Daltrey is at home in a house he has owned for almost 40 years. It's not a castle, as one might imagine would befit these English rock kings, but a 400-year-old house. "The rock stars seem to go for the old houses and keep them alive," he explains.
Wave of notoriety
But the early days of The Who weren't all wealth and riches. In the beginning, they were smashing up more than they could afford and living from week to week, riding a wave of notoriety and success.
"By the time we got to Australia we had hit records in England and we started to break America," Daltrey recalls. "But the world was so free then. Nothing that we were doing had ever been done before. So it was a blank canvas.

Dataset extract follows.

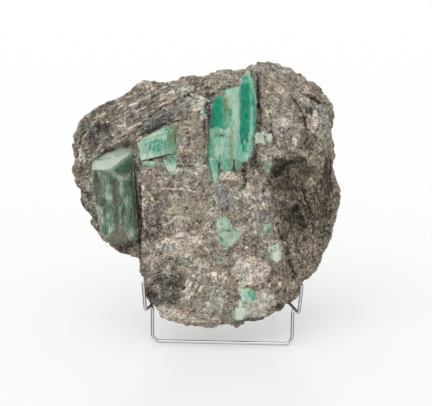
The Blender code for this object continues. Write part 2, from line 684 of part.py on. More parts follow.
def main():
    clear_scene()
    shown = make_collection(OBJECT_NAME)
    cutters = make_collection("cutters", shown=False)
    turned = Matrix.Rotation(TURN, 3, "Z")
    facing = turned @ Matrix.Rotation(-LEAN, 3, "X") @ Matrix.Rotation(-ROLL, 3, "Y")
    specimen = make_empty("specimen_place", shown, SPECIMEN_PLACE, facing)
    stand = make_empty("stand_place", shown, STAND_PLACE, Matrix.Identity(3))
    block = build_matrix(shown, specimen, make_material("schist", SCHIST, 0.75))
    pockets = build_crystals(shown, cutters, specimen)
    pockets.extend(build_stand(shown, cutters, stand))
    for pocket in pockets:
        subtract(block, make_cutter(pocket))


main()
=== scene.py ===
"""Emeralds in a block of mica schist, leaning on a chromed wire stand, in a white studio.

Metres, +Z up, the showing face towards -Y. The specimen is drawn in its own plane and in
millimetres: u to the right, w up and y into the rock. SpecimenPlane carries it into the world.
"""

import json
import logging
import math
from dataclasses import dataclass
from enum import Enum
from typing import Any, NamedTuple

import bmesh
import bpy
import numpy as np
from mathutils import Matrix, Vector, kdtree, noise

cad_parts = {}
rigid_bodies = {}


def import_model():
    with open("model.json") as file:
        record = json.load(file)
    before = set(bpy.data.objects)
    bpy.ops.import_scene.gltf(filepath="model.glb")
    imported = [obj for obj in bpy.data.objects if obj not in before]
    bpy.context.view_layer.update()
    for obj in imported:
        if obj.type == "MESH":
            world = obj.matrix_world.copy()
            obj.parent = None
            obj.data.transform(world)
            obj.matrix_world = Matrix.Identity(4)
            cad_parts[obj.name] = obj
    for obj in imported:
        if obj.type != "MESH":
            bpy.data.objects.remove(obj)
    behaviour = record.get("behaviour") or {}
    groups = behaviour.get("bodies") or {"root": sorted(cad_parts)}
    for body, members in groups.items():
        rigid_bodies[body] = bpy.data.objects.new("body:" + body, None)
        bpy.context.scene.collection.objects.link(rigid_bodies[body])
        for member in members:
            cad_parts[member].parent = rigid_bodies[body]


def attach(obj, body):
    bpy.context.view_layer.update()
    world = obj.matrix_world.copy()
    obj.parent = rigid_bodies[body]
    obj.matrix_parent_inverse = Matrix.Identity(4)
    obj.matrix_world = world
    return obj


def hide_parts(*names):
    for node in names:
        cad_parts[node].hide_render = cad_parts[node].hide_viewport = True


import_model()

MM = 0.001
BODY = "root"
BLANK_SIZE = 200.0  # millimetres, more than any crystal
LOG = logging.getLogger("emerald_in_matrix")

Pair = tuple[float, float]
Triple = tuple[float, float, float]
Colour = Triple
Outline = tuple[Pair, ...]
Table = tuple[Pair, ...]
Values = np.ndarray
Mesh = bpy.types.Mesh
Thing = bpy.types.Object
Material = bpy.types.Material


# ---- shapes in the plane


def smooth_step(value: Values) -> Values:
    """Eases 0 to 1 over the range 0 to 1, and holds outside it."""
    held = np.clip(value, 0.0, 1.0)
    return held * held * (3.0 - 2.0 * held)


def path_distance(u: Values, w: Values, corners: Outline) -> Values:
    """Distance from points to an open path.

    Args:
        u: The points' places to the right.
        w: Their heights.
        corners: The path's corners in order.

    Returns:
        The distance of each point to the nearest stretch of the path.
    """
    nearest = np.full(len(u), np.inf)
    for (u0, w0), (u1, w1) in zip(corners, corners[1:]):
        du, dw = u1 - u0, w1 - w0
        run = np.clip(((u - u0) * du + (w - w0) * dw) / (du * du + dw * dw), 0.0, 1.0)
        nearest = np.minimum(nearest, np.hypot(u - u0 - run * du, w - w0 - run * dw))
    return nearest


def outline_distance(u: Values, w: Values, corners: Outline) -> Values:
    """Distance from points to a closed outline, negative inside it.

    Args:
        u: The points' places to the right.
        w: Their heights.
        corners: The outline's corners in order.

    Returns:
        The signed distance of each point.
    """
    inside = np.zeros(len(u), bool)
    for (u0, w0), (u1, w1) in zip(corners, corners[1:] + corners[:1]):
        if w1 != w0:
            inside ^= ((w0 > w) != (w1 > w)) & (u < u0 + (w - w0) * (u1 - u0) / (w1 - w0))
    nearest = path_distance(u, w, corners + corners[:1])
    return np.where(inside, -nearest, nearest)


def by_direction(table: Table, degrees: Values) -> Values:
    """Reads a table of (direction, value) pairs, joined by straight runs."""
    keys, values = zip(*table)
    return np.interp(degrees, keys, values)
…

It was so easy to paint on, which is what we were doing."
The Who continued to write the rule book, setting the standard for rock star misbehaviour and then breaking it down again, surprising people with concept albums such as Tommy and Quadrophenia.
Their most classic story belongs to drummer Keith Moon who, along with blowing up hotel toilets for fun, drove his car into a swimming pool in the US. Daltrey didn't see the incident, but he saw the bill.
"It was something like $US56,000 ($A86,000). It was the whole money from the tour. We all had to borrow the money to get home because of the swimming pool incident.
"It went on for years. It's one of the reasons we're still working," he says with a big laugh.
"We go round fixing things now. We go round with pots of glue and wallpaper and paint and clean up hotel rooms, making amends."
Moon, who died in 1978 (bassist John Entwistle died in 2002), always had aspirations to be a singer, and Daltrey says Moon was never happier then when he was singing Beach Boys songs.
"He was a mad Beach Boys fan. He would have left The Who at the drop of a hat to join the Beach Boys.
"Even at our height, when the Beach Boys were on their way down and The Who were at the top of the world, if the Beach Boys had asked him to drum for them, he would have gone. We used to do Barbara Ann for Keith to keep him happy."
Unlike the others, Daltrey didn't partake in the drug culture of the times, largely because of how it affected his voice, but he says he was happy to play the straight man to his eccentric friends.
"Some of it was very, very funny, but some of it was an absolute nightmare. I didn't used to mind the off-stage stuff, but when they got out of it on stage is what I didn't like. Whatever was going on in their heads I didn't care, but when it translated into the playing and the musical ability of the band, that's when it used to annoy me.
"You have to remember the singer stands right at the front and has got stereo of the band more than anyone else in the group. He never sees the band, he just hears them and you know immediately when one of them is off sorts.
"You have to play as a team otherwise there's no point being up there. And that's what the drugs used to do. It used to stop us being a team."
Daltrey had his bad habits, too, and was briefly kicked out of the band for settling too many arguments with his fists.
Looking back on that period, he finds it hard to relate to the singer that he was.
"I did feel deaf dumb and blind for a period before Tommy," he says. "Because I had been slung out of the band and I had to come back on the promise that I'd be a good boy and do as I'm told, which I did for, like, three years. That wasn't easy for me.
"And you can hear it in the songs. In that period after My Generation, when we did those silly songs like Happy Jack and I'm a Boy and Pictures of Lily, it's almost like I'm not there. There's a ghostly quality to the voice. It's very strange. And I call that my Tommy period."
Ironically, it was Tommy, the ground-breaking 1969 album, that brought him back.
Daltrey has a stage presence and a power to his voice which his good friend Townshend says has only improved.
In turn, Daltrey says Townshend is "one of the most important popular songwriters of the 20th century.
"We have a relationship where we don't have to live in each others' houses, we can see each other once a year and we can pick up the conversation from where we left off. That part of our relationship is much, much deeper. It's a really, really deep friendship."
Playing now is "brilliant" and every show he plays, he gives his all.
"I hope that if we ever do get to the point where it is going through the motions, I'm pretty sure I will know and I will stop," says Daltrey.
"I will just say I don't want to do it any more and that will be it. At the moment, I still go on stage determined to get more out of the songs than I've ever got before. And that's what it's all about. And sometimes you achieve it, sometimes you don't.
"But every night there's a journey into it, where you're searching and pushing and if you ever stop that pushing to discovery then I'll stop doing it."